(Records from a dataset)
++++++++++++++++++++

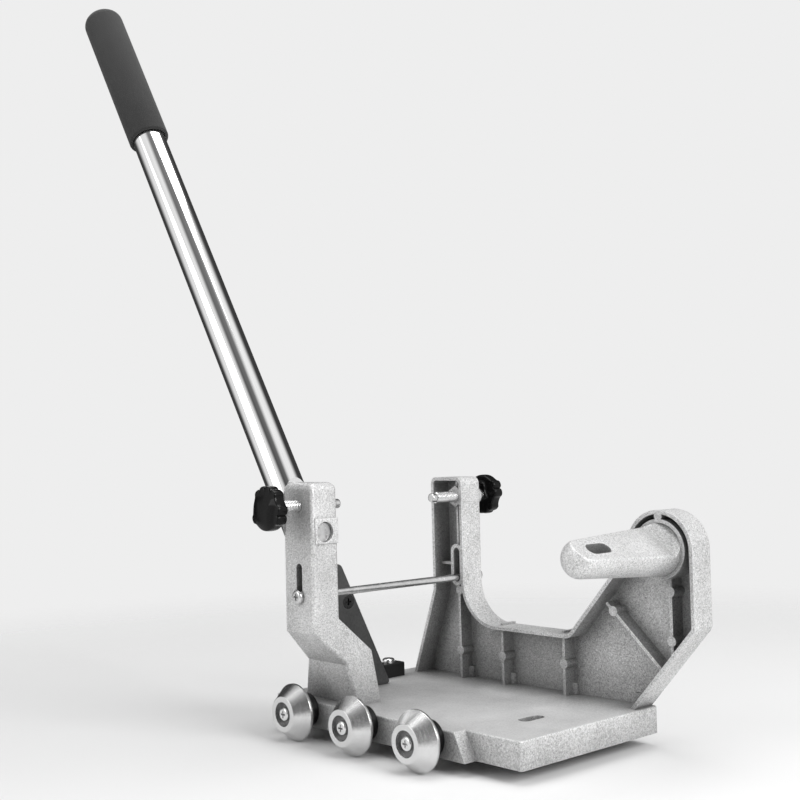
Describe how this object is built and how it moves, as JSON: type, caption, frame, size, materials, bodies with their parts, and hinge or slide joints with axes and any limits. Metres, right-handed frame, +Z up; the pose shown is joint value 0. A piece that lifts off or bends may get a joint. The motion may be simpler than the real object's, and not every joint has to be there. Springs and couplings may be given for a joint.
{
  "type": "tile saw carriage",
  "caption": "Rolling saw carriage of a tile cutter: plate on three edge wheels, post, ribbed side frame with turning arm, opposed clamp screws, depth rod and long handle.",
  "frame": {"origin": "underside of the base plate, below the centre of the plate", "axes": "+X the way the carriage rolls, +Y from the wheels to the side frame, +Z up"},
  "size_m": [0.4623, 0.209, 0.5551],
  "materials": {
    "hammer_paint": "silver hammer paint on cast aluminium, fine bright grain",
    "wheel_steel": "turned bright steel",
    "bearing_steel": "ground bearing steel",
    "dark_steel": "dark turned spacer",
    "zinc": "bright zinc plating",
    "black_plastic": "glossy black moulding",
    "mirror_steel": "mirror polished stainless tube",
    "black_foam": "matte closed-cell foam",
    "black_steel": "satin black coated steel"
  },
  "bodies": {
    "carriage": {"base_plate": "hammer_paint", "post_screws": "zinc", "frame_screws": "zinc", "left_post": "hammer_paint", "side_frame": "hammer_paint", "guard_plate": "black_steel", "guard_screws": "zinc", "guard_nut": "zinc", "stop_block": "black_steel", "stop_screw": "zinc", "handle_tube": "mirror_steel", "handle_elbow": "zinc", "handle_pin": "zinc", "handle_set_screw": "zinc", "handle_grip": "black_foam", "bearing_inner_race_1": "bearing_steel", "wheel_spacer_1": "dark_steel", "wheel_screw_1": "zinc", "bearing_inner_race_2": "bearing_steel", "wheel_spacer_2": "dark_steel", "wheel_screw_2": "zinc", "bearing_inner_race_3": "bearing_steel", "wheel_spacer_3": "dark_steel", "wheel_screw_3": "zinc"},
    "wheel_1_body": {"wheel_1": "wheel_steel", "bearing_outer_race_1": "bearing_steel", "bearing_balls_1": "bearing_steel"},
    "wheel_2_body": {"wheel_2": "wheel_steel", "bearing_outer_race_2": "bearing_steel", "bearing_balls_2": "bearing_steel"},
    "wheel_3_body": {"wheel_3": "wheel_steel", "bearing_outer_race_3": "bearing_steel", "bearing_balls_3": "bearing_steel"},
    "arm": {"saw_arm": "hammer_paint", "arm_washer": "zinc", "arm_screw": "zinc"},
    "left_tip": {"left_clamp_tip": "zinc"},
    "left_screw": {"left_clamp_screw": "zinc", "left_clamp_knob": "black_plastic"},
    "right_tip": {"right_clamp_tip": "zinc"},
    "right_screw": {"right_clamp_screw": "zinc", "right_clamp_knob": "black_plastic"},
    "rod": {"depth_rod": "zinc", "rod_screws": "zinc"}
  },
  "joints": [
    {"name": "wheel_1_spin", "type": "hinge", "parent": "carriage", "child": "wheel_1_body", "pos_m": [-0.0735, -0.088, 0.011], "axis": [0, 1, 0], "continuous": true},
    {"name": "wheel_2_spin", "type": "hinge", "parent": "carriage", "child": "wheel_2_body", "pos_m": [-0.0135, -0.088, 0.011], "axis": [0, 1, 0], "continuous": true},
    {"name": "wheel_3_spin", "type": "hinge", "parent": "carriage", "child": "wheel_3_body", "pos_m": [0.0465, -0.088, 0.011], "axis": [0, 1, 0], "continuous": true},
    {"name": "arm_turn", "type": "hinge", "parent": "carriage", "child": "arm", "pos_m": [0.129, 0.05, 0.1182], "axis": [0, 1, 0], "range_deg": [-60, 60]},
    {"name": "left_clamp_feed", "type": "slide", "parent": "carriage", "child": "left_tip", "axis": [0, 1, 0], "range_m": [-0.008, 0.005]},
    {"name": "left_clamp_turn", "type": "hinge", "parent": "left_tip", "child": "left_screw", "pos_m": [-0.049, -0.0645, 0.149], "axis": [0, 1, 0], "range_deg": [-2324, 1460]},
    {"name": "right_clamp_feed", "type": "slide", "parent": "carriage", "child": "right_tip", "axis": [0, -1, 0], "range_m": [-0.008, 0.005]},
    {"name": "right_clamp_turn", "type": "hinge", "parent": "right_tip", "child": "right_screw", "pos_m": [-0.049, 0.0205, 0.149], "axis": [0, -1, 0], "range_deg": [-2324, 1460]},
    {"name": "depth_slide", "type": "slide", "parent": "carriage", "child": "rod", "axis": [0, 0, 1], "range_m": [0, 0.018]}
  ],
  "couplings": [
    {"joint": "left_clamp_turn", "follows": "left_clamp_feed", "rad_per_m": 5026.5},
    {"joint": "right_clamp_turn", "follows": "right_clamp_feed", "rad_per_m": 5026.5}
  ]
}
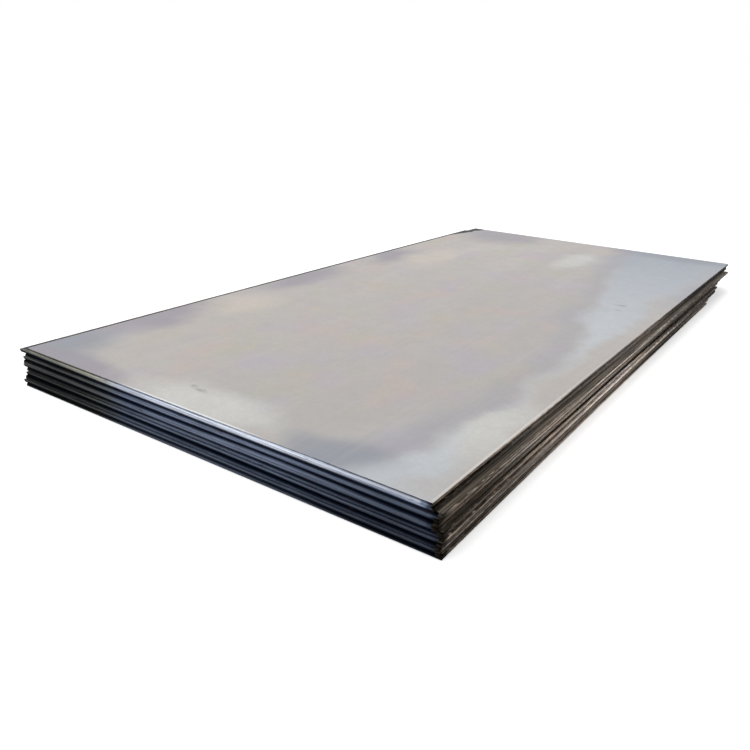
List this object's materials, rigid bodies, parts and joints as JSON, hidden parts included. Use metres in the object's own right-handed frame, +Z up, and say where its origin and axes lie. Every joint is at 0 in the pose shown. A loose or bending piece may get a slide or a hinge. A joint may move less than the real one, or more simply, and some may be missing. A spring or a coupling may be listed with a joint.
{
  "type": "stack of steel plates",
  "caption": "Low stack of large rectangular hot-rolled steel plates with sheared ends and round mill edges, laid flat with their near ends roughly in line.",
  "frame": {"origin": "under the middle of the whole stack's footprint, on the floor", "axes": "+X across the plates, +Y along them, away from the ends that are in line, +Z up"},
  "size_m": [1.5806, 3.0134, 0.132],
  "materials": {
    "rolled_face": "pale matt grey rolled face with bluish margins",
    "mill_scale": "dark mill scale, with blue-black sheared ends, umber mill edges and faint rust"
  },
  "bodies": {
    "root": {"plate_01": "mill_scale", "plate_02": "mill_scale", "plate_03": "mill_scale", "plate_04": "mill_scale", "plate_05": "mill_scale", "plate_06": "mill_scale", "plate_07": "mill_scale", "plate_08": "mill_scale", "plate_09": "mill_scale", "plate_10": "mill_scale", "plate_11": "rolled_face"}
  },
  "joints": []
}
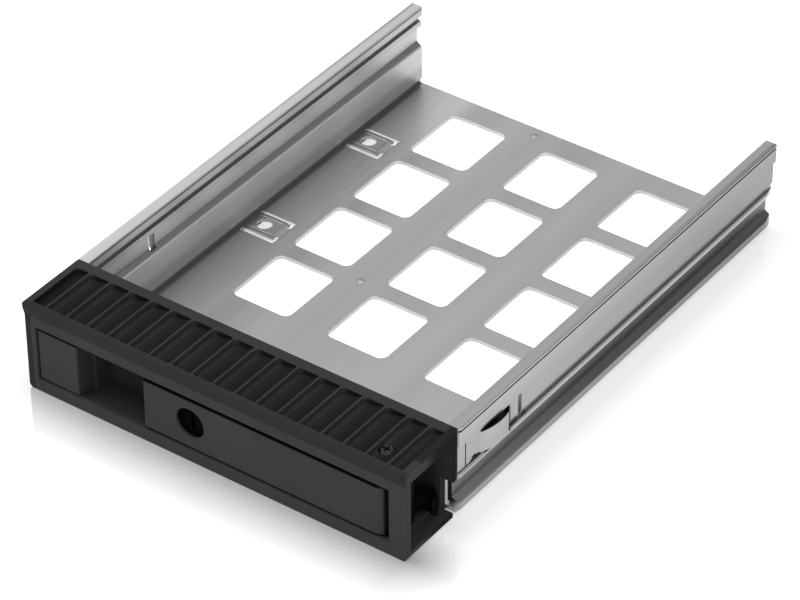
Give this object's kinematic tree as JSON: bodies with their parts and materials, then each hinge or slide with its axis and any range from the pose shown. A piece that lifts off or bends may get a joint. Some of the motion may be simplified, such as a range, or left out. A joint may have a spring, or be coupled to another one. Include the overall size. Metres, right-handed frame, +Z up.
{
  "type": "hot swap drive caddy",
  "caption": "Aluminium drive tray with floor cut-outs and grooved side rails behind a black bezel with a swinging eject lever, a lock and a release button.",
  "frame": {"origin": "bottom centre of the whole part's box", "axes": "+X to the right seen from the bezel, +Y from the bezel to the back, +Z up"},
  "size_m": [0.1128, 0.1578, 0.0254],
  "materials": {
    "aluminium": "satin, brushed along its length",
    "black_plastic": "fine grained, slight sheen",
    "latch_plastic": "smooth, matt",
    "black_screw": "black oxide, satin",
    "screw_steel": "zinc plated, satin",
    "spring_steel": "drawn wire",
    "lock_metal": "dark, satin",
    "cam_steel": "stamped, zinc plated"
  },
  "bodies": {
    "caddy": {"tray_channel": "aluminium", "bezel_housing": "black_plastic", "rear_cover": "black_plastic", "pivot_screw": "black_screw", "lever_spring": "spring_steel", "button_spring": "spring_steel", "latch_spring": "spring_steel", "bezel_screw_1": "screw_steel", "bezel_screw_2": "screw_steel", "bezel_screw_3": "screw_steel", "bezel_screw_4": "screw_steel", "cover_screw_1": "screw_steel", "cover_screw_2": "screw_steel"},
    "lever": {"lever_handle": "black_plastic"},
    "lock": {"lock_barrel": "lock_metal", "lock_cam": "cam_steel", "lock_screw": "screw_steel"},
    "button": {"release_button": "black_plastic"},
    "latch": {"latch_slider": "latch_plastic"}
  },
  "joints": [
    {"name": "lever_swing", "type": "hinge", "parent": "caddy", "child": "lever", "pos_m": [0.0453, -0.07155, 0.0111], "axis": [0, 0, 1], "range_deg": [0, 65], "deforming": ["lever_spring"]},
    {"name": "lock_turn", "type": "hinge", "parent": "lever", "child": "lock", "pos_m": [-0.0066, -0.07355, 0.0111], "axis": [0, -1, 0], "range_deg": [0, 90]},
    {"name": "button_press", "type": "slide", "parent": "caddy", "child": "button", "axis": [0, 1, 0], "range_m": [0, 0.002], "stiffness_N_per_m": 300, "springref_m": -0.001, "deforming": ["button_spring"]},
    {"name": "latch_slide", "type": "slide", "parent": "caddy", "child": "latch", "axis": [-1, 0, 0], "range_m": [0, 0.002], "deforming": ["latch_spring"]}
  ],
  "couplings": [
    {"joint": "latch_slide", "follows": "button_press", "ratio": 1}
  ]
}
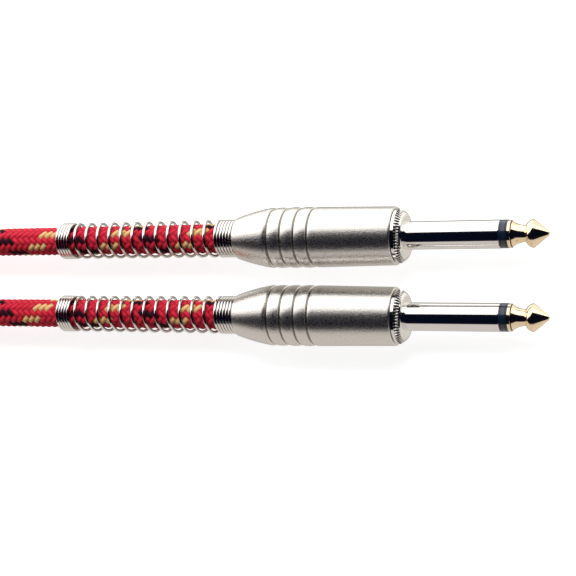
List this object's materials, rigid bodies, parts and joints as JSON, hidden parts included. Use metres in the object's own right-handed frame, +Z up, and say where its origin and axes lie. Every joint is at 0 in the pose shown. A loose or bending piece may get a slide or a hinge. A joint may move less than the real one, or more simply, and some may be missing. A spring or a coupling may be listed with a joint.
{
  "type": "instrument cable",
  "caption": "Braided instrument cable with straight 6.35 mm phone plugs, screwed metal barrels and spring strain reliefs, wound into a tied hank",
  "frame": {"origin": "on the surface the plugs rest on, half way along the plugs with their strain relief springs, and half way between the two plugs", "axes": "+X along both plugs towards their tips, +Z up, the free cable runs towards -X"},
  "size_m": [0.2935, 0.0644, 0.042],
  "materials": {
    "gold_contact": "polished gold plate",
    "black_insulator": "glossy moulded plastic",
    "polished_nickel": "polished nickel plate",
    "satin_nickel": "fine bead-blasted satin nickel plate",
    "fibre_washer": "pressed fibre",
    "tinned_brass": "tin-plated stamping",
    "solder": "bright set solder",
    "clear_sleeve": "thin semi-matte insulating plastic",
    "copper": "stranded bare copper",
    "core_insulation": "smooth extruded insulation",
    "braided_jacket": "woven textile braid in red with black and gold flecks",
    "tie_strap": "woven hook-and-loop strap"
  },
  "bodies": {
    "root": {"tip_contact_1": "gold_contact", "tip_insulator_1": "black_insulator", "core_insulator_1": "black_insulator", "plug_sleeve_1": "polished_nickel", "rear_washer_1": "fibre_washer", "tip_lug_1": "tinned_brass", "ground_lug_1": "tinned_brass", "tip_solder_1": "solder", "ground_solder_1": "solder", "centre_conductor_1": "copper", "cable_core_1": "core_insulation", "shield_pigtail_1": "copper", "cable_end_1": "braided_jacket", "cable_lead_1": "braided_jacket", "tip_contact_2": "gold_contact", "tip_insulator_2": "black_insulator", "core_insulator_2": "black_insulator", "plug_sleeve_2": "polished_nickel", "rear_washer_2": "fibre_washer", "tip_lug_2": "tinned_brass", "ground_lug_2": "tinned_brass", "tip_solder_2": "solder", "ground_solder_2": "solder", "centre_conductor_2": "copper", "cable_core_2": "core_insulation", "shield_pigtail_2": "copper", "cable_end_2": "braided_jacket", "cable_lead_2": "braided_jacket", "cable_hank": "braided_jacket", "cable_tie": "tie_strap"},
    "boot_1": {"insulating_sleeve_1": "clear_sleeve"},
    "spring_1": {"relief_spring_1": "polished_nickel"},
    "barrel_body_1": {"barrel_1": "satin_nickel"},
    "boot_2": {"insulating_sleeve_2": "clear_sleeve"},
    "spring_2": {"relief_spring_2": "polished_nickel"},
    "barrel_body_2": {"barrel_2": "satin_nickel"}
  },
  "joints": [
    {"name": "boot_slide_1", "type": "slide", "parent": "root", "child": "boot_1", "axis": [-1, 0, 0], "range_m": [0, 0.022]},
    {"name": "barrel_screw_1", "type": "slide", "parent": "boot_1", "child": "spring_1", "axis": [-1, 0, 0], "range_m": [0, 0.005]},
    {"name": "barrel_turn_1", "type": "hinge", "parent": "spring_1", "child": "barrel_body_1", "pos_m": [0.02, 0.009, 0.00702], "axis": [-1, 0, 0], "range_deg": [0, 1800]},
    {"name": "boot_slide_2", "type": "slide", "parent": "root", "child": "boot_2", "axis": [-1, 0, 0], "range_m": [0, 0.022]},
    {"name": "barrel_screw_2", "type": "slide", "parent": "boot_2", "child": "spring_2", "axis": [-1, 0, 0], "range_m": [0, 0.005]},
    {"name": "barrel_turn_2", "type": "hinge", "parent": "spring_2", "child": "barrel_body_2", "pos_m": [0.02, -0.009, 0.00702], "axis": [-1, 0, 0], "range_deg": [0, 1800]}
  ],
  "couplings": [
    {"joint": "barrel_screw_1", "follows": "barrel_turn_1", "m_per_rad": 0.000159},
    {"joint": "barrel_screw_2", "follows": "barrel_turn_2", "m_per_rad": 0.000159}
  ]
}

++++++++++++++++++++

■ REQUIRED WORK
Tally the lines of the records holding the word "shown", then state only the tally.

■ TASK RESPONSE
4